— INSTRUCTIONS FOR THE TASK —
Word for word, restate every line of the listing that follows.

— MATERIAL PROVIDED —
******************************

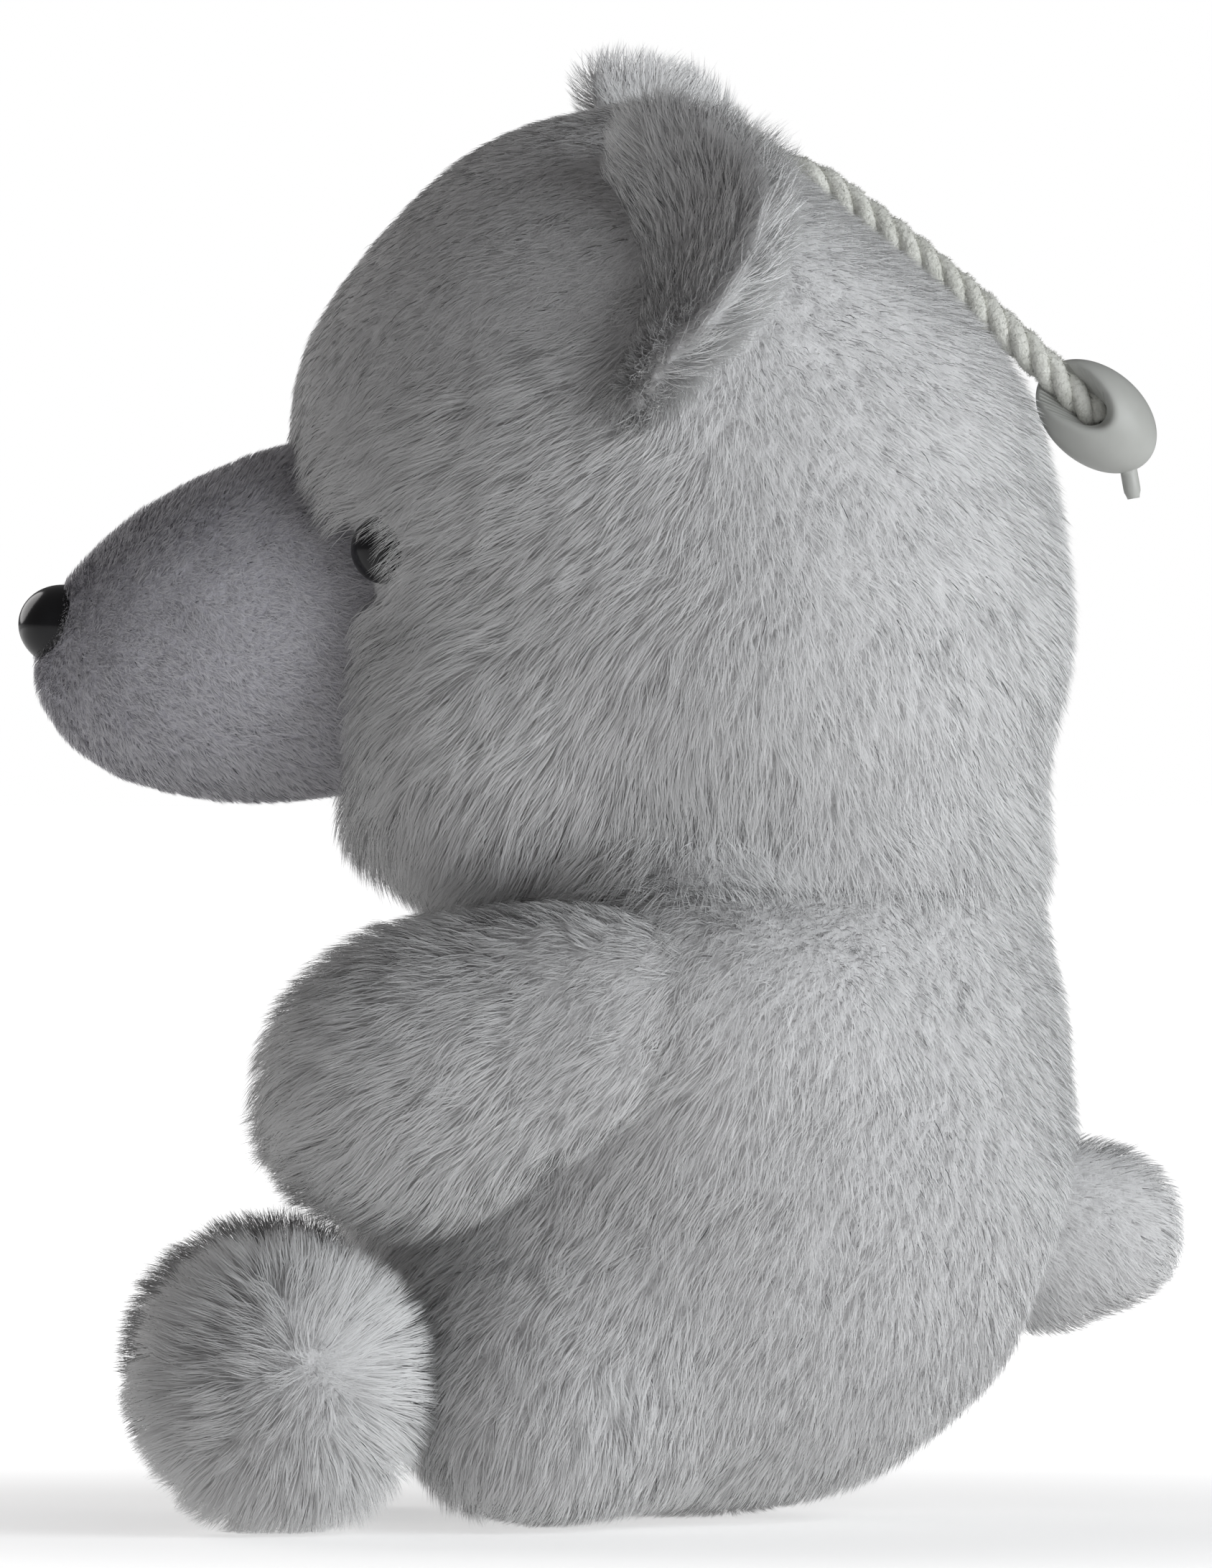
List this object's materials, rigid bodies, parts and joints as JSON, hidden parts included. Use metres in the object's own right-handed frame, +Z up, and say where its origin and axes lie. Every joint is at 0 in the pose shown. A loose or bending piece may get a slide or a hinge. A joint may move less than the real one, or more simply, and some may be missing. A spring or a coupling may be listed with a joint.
{
  "type": "plush bear cub",
  "caption": "Soft plush bear cub sitting upright, with a jointed-by-cloth head, limbs, ears and tail, and a twisted hanging cord ending in an egg-shaped bead.",
  "frame": {"origin": "on the seat plane, under the middle of the body", "axes": "+Z up, the cub faces -Y, and its left side is +X"},
  "size_m": [0.1179, 0.1648, 0.2041],
  "materials": {
    "long_plush": "long soft pile, off-white",
    "short_plush": "short dense pile, cool off-white",
    "fibre_fill": "loose polyester fibre",
    "pellet_bag": "woven bag of pellets",
    "thread": "twisted sewing thread",
    "black_gloss": "polished",
    "washer": "moulded, matt",
    "cord": "soft three-strand twist",
    "bead": "smooth, satin"
  },
  "bodies": {
    "torso": {"seat_panel": "long_plush", "belly_panel": "long_plush", "back_panel_left": "long_plush", "back_panel_right": "long_plush", "torso_stuffing": "fibre_fill", "pellet_bag": "pellet_bag"},
    "neck": {"neck_stuffing": "fibre_fill", "neck_thread": "thread"},
    "head": {"forehead_gusset": "long_plush", "head_side_left": "long_plush", "head_side_right": "long_plush", "head_stuffing": "fibre_fill", "snout_cover": "short_plush", "snout_stuffing": "fibre_fill", "eye_left": "black_gloss", "eye_right": "black_gloss", "eye_washer_left": "washer", "eye_washer_right": "washer", "nose": "black_gloss", "nose_washer": "washer", "cord_knot": "cord"},
    "ear_left": {"ear_front_left": "long_plush", "ear_back_left": "long_plush"},
    "ear_right": {"ear_front_right": "long_plush", "ear_back_right": "long_plush"},
    "arm_left": {"arm_outer_left": "long_plush", "arm_inner_left": "long_plush", "arm_stuffing_left": "fibre_fill"},
    "arm_right": {"arm_outer_right": "long_plush", "arm_inner_right": "long_plush", "arm_stuffing_right": "fibre_fill"},
    "leg_left": {"foot_cover_left": "long_plush", "foot_sole_left": "long_plush", "foot_stuffing_left": "fibre_fill"},
    "leg_right": {"foot_cover_right": "long_plush", "foot_sole_right": "long_plush", "foot_stuffing_right": "fibre_fill"},
    "tail": {"tail_upper": "long_plush", "tail_lower": "long_plush", "tail_stuffing": "fibre_fill"},
    "cord": {"cord": "cord", "cord_end_knot": "cord"},
    "bead": {"bead": "bead", "bead_plug": "bead"}
  },
  "joints": [
    {"name": "head_turn", "type": "hinge", "parent": "torso", "child": "neck", "pos_m": [0, 0, 0.0864], "axis": [0, 0, 1], "range_deg": [-30, 30], "stiffness_Nm_per_rad": 0.1},
    {"name": "head_nod", "type": "hinge", "parent": "neck", "child": "head", "pos_m": [0, 0, 0.089], "axis": [1, 0, 0], "range_deg": [-12, 12], "stiffness_Nm_per_rad": 0.4},
    {"name": "ear_left_fold", "type": "hinge", "parent": "head", "child": "ear_left", "pos_m": [0.03993, -0.014, 0.17609], "axis": [0.6018, 0, -0.7986], "range_deg": [-10, 18], "stiffness_Nm_per_rad": 0.01},
    {"name": "ear_right_fold", "type": "hinge", "parent": "head", "child": "ear_right", "pos_m": [-0.0341, -0.014, 0.18257], "axis": [0.7314, 0, 0.682], "range_deg": [-10, 18], "stiffness_Nm_per_rad": 0.01},
    {"name": "arm_left_lift", "type": "hinge", "parent": "torso", "child": "arm_left", "pos_m": [0.0461, 0.0042, 0.0745], "axis": [-0.6606, 0, 0.7507], "range_deg": [0, 40], "stiffness_Nm_per_rad": 0.02},
    {"name": "arm_right_lift", "type": "hinge", "parent": "torso", "child": "arm_right", "pos_m": [-0.0461, 0.0042, 0.0745], "axis": [-0.6606, 0, -0.7507], "range_deg": [0, 40], "stiffness_Nm_per_rad": 0.02},
    {"name": "leg_left_splay", "type": "hinge", "parent": "torso", "child": "leg_left", "pos_m": [0.037, -0.0425, 0.0205], "axis": [0, 0, 1], "range_deg": [-8, 22], "stiffness_Nm_per_rad": 0.02},
    {"name": "leg_right_splay", "type": "hinge", "parent": "torso", "child": "leg_right", "pos_m": [-0.037, -0.0425, 0.0205], "axis": [0, 0, -1], "range_deg": [-8, 22], "stiffness_Nm_per_rad": 0.02},
    {"name": "tail_wag", "type": "hinge", "parent": "torso", "child": "tail", "pos_m": [0, 0.0565, 0.0425], "axis": [0, 0, 1], "range_deg": [-15, 15], "stiffness_Nm_per_rad": 0.005},
    {"name": "cord_lift", "type": "hinge", "parent": "head", "child": "cord", "pos_m": [0, 0.01129, 0.18921], "axis": [1, 0, 0], "range_deg": [0, 95]},
    {"name": "bead_spin", "type": "hinge", "parent": "cord", "child": "bead", "pos_m": [0, 0.05342, 0.15386], "axis": [0, 0.766, -0.6428], "continuous": true}
  ]
}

******************************

— PROBLEM SOLUTION —
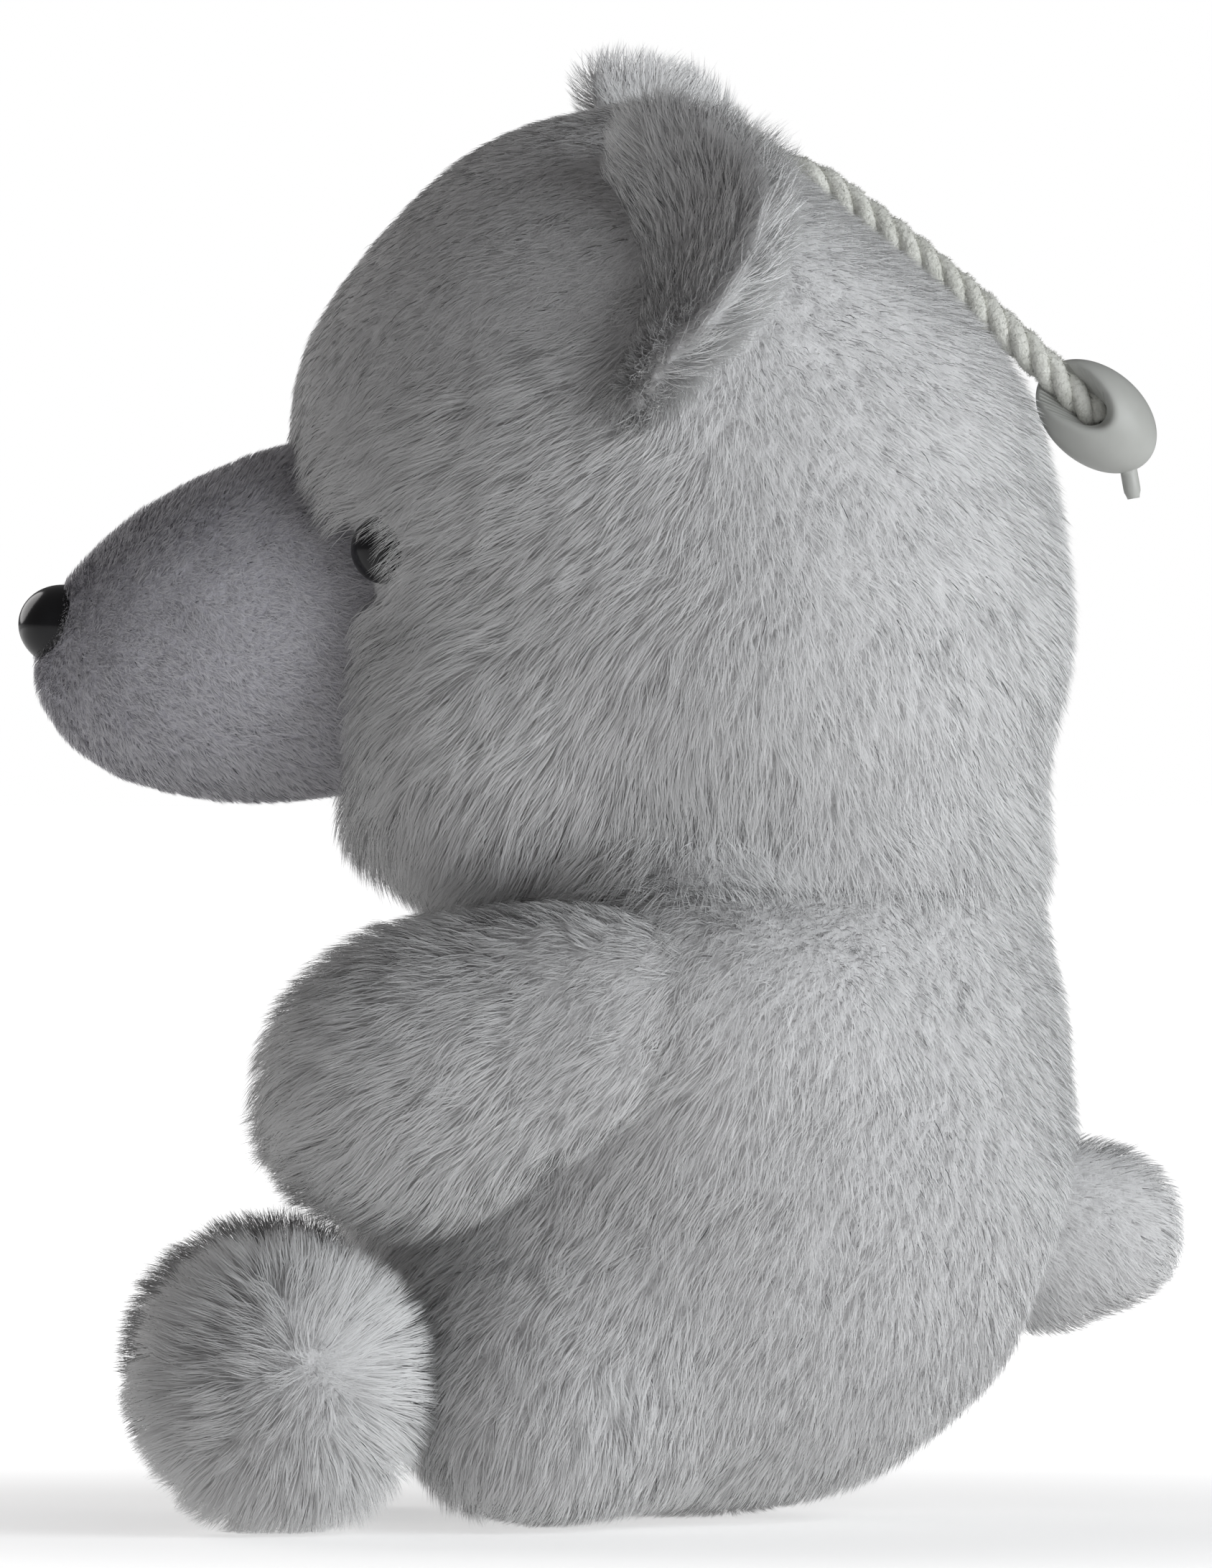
List this object's materials, rigid bodies, parts and joints as JSON, hidden parts included. Use metres in the object's own right-handed frame, +Z up, and say where its origin and axes lie. Every joint is at 0 in the pose shown. A loose or bending piece may get a slide or a hinge. A joint may move less than the real one, or more simply, and some may be missing. A spring or a coupling may be listed with a joint.
{
  "type": "plush bear cub",
  "caption": "Soft plush bear cub sitting upright, with a jointed-by-cloth head, limbs, ears and tail, and a twisted hanging cord ending in an egg-shaped bead.",
  "frame": {"origin": "on the seat plane, under the middle of the body", "axes": "+Z up, the cub faces -Y, and its left side is +X"},
  "size_m": [0.1179, 0.1648, 0.2041],
  "materials": {
    "long_plush": "long soft pile, off-white",
    "short_plush": "short dense pile, cool off-white",
    "fibre_fill": "loose polyester fibre",
    "pellet_bag": "woven bag of pellets",
    "thread": "twisted sewing thread",
    "black_gloss": "polished",
    "washer": "moulded, matt",
    "cord": "soft three-strand twist",
    "bead": "smooth, satin"
  },
  "bodies": {
    "torso": {"seat_panel": "long_plush", "belly_panel": "long_plush", "back_panel_left": "long_plush", "back_panel_right": "long_plush", "torso_stuffing": "fibre_fill", "pellet_bag": "pellet_bag"},
    "neck": {"neck_stuffing": "fibre_fill", "neck_thread": "thread"},
    "head": {"forehead_gusset": "long_plush", "head_side_left": "long_plush", "head_side_right": "long_plush", "head_stuffing": "fibre_fill", "snout_cover": "short_plush", "snout_stuffing": "fibre_fill", "eye_left": "black_gloss", "eye_right": "black_gloss", "eye_washer_left": "washer", "eye_washer_right": "washer", "nose": "black_gloss", "nose_washer": "washer", "cord_knot": "cord"},
    "ear_left": {"ear_front_left": "long_plush", "ear_back_left": "long_plush"},
    "ear_right": {"ear_front_right": "long_plush", "ear_back_right": "long_plush"},
    "arm_left": {"arm_outer_left": "long_plush", "arm_inner_left": "long_plush", "arm_stuffing_left": "fibre_fill"},
    "arm_right": {"arm_outer_right": "long_plush", "arm_inner_right": "long_plush", "arm_stuffing_right": "fibre_fill"},
    "leg_left": {"foot_cover_left": "long_plush", "foot_sole_left": "long_plush", "foot_stuffing_left": "fibre_fill"},
    "leg_right": {"foot_cover_right": "long_plush", "foot_sole_right": "long_plush", "foot_stuffing_right": "fibre_fill"},
    "tail": {"tail_upper": "long_plush", "tail_lower": "long_plush", "tail_stuffing": "fibre_fill"},
    "cord": {"cord": "cord", "cord_end_knot": "cord"},
    "bead": {"bead": "bead", "bead_plug": "bead"}
  },
  "joints": [
    {"name": "head_turn", "type": "hinge", "parent": "torso", "child": "neck", "pos_m": [0, 0, 0.0864], "axis": [0, 0, 1], "range_deg": [-30, 30], "stiffness_Nm_per_rad": 0.1},
    {"name": "head_nod", "type": "hinge", "parent": "neck", "child": "head", "pos_m": [0, 0, 0.089], "axis": [1, 0, 0], "range_deg": [-12, 12], "stiffness_Nm_per_rad": 0.4},
    {"name": "ear_left_fold", "type": "hinge", "parent": "head", "child": "ear_left", "pos_m": [0.03993, -0.014, 0.17609], "axis": [0.6018, 0, -0.7986], "range_deg": [-10, 18], "stiffness_Nm_per_rad": 0.01},
    {"name": "ear_right_fold", "type": "hinge", "parent": "head", "child": "ear_right", "pos_m": [-0.0341, -0.014, 0.18257], "axis": [0.7314, 0, 0.682], "range_deg": [-10, 18], "stiffness_Nm_per_rad": 0.01},
    {"name": "arm_left_lift", "type": "hinge", "parent": "torso", "child": "arm_left", "pos_m": [0.0461, 0.0042, 0.0745], "axis": [-0.6606, 0, 0.7507], "range_deg": [0, 40], "stiffness_Nm_per_rad": 0.02},
    {"name": "arm_right_lift", "type": "hinge", "parent": "torso", "child": "arm_right", "pos_m": [-0.0461, 0.0042, 0.0745], "axis": [-0.6606, 0, -0.7507], "range_deg": [0, 40], "stiffness_Nm_per_rad": 0.02},
    {"name": "leg_left_splay", "type": "hinge", "parent": "torso", "child": "leg_left", "pos_m": [0.037, -0.0425, 0.0205], "axis": [0, 0, 1], "range_deg": [-8, 22], "stiffness_Nm_per_rad": 0.02},
    {"name": "leg_right_splay", "type": "hinge", "parent": "torso", "child": "leg_right", "pos_m": [-0.037, -0.0425, 0.0205], "axis": [0, 0, -1], "range_deg": [-8, 22], "stiffness_Nm_per_rad": 0.02},
    {"name": "tail_wag", "type": "hinge", "parent": "torso", "child": "tail", "pos_m": [0, 0.0565, 0.0425], "axis": [0, 0, 1], "range_deg": [-15, 15], "stiffness_Nm_per_rad": 0.005},
    {"name": "cord_lift", "type": "hinge", "parent": "head", "child": "cord", "pos_m": [0, 0.01129, 0.18921], "axis": [1, 0, 0], "range_deg": [0, 95]},
    {"name": "bead_spin", "type": "hinge", "parent": "cord", "child": "bead", "pos_m": [0, 0.05342, 0.15386], "axis": [0, 0.766, -0.6428], "continuous": true}
  ]
}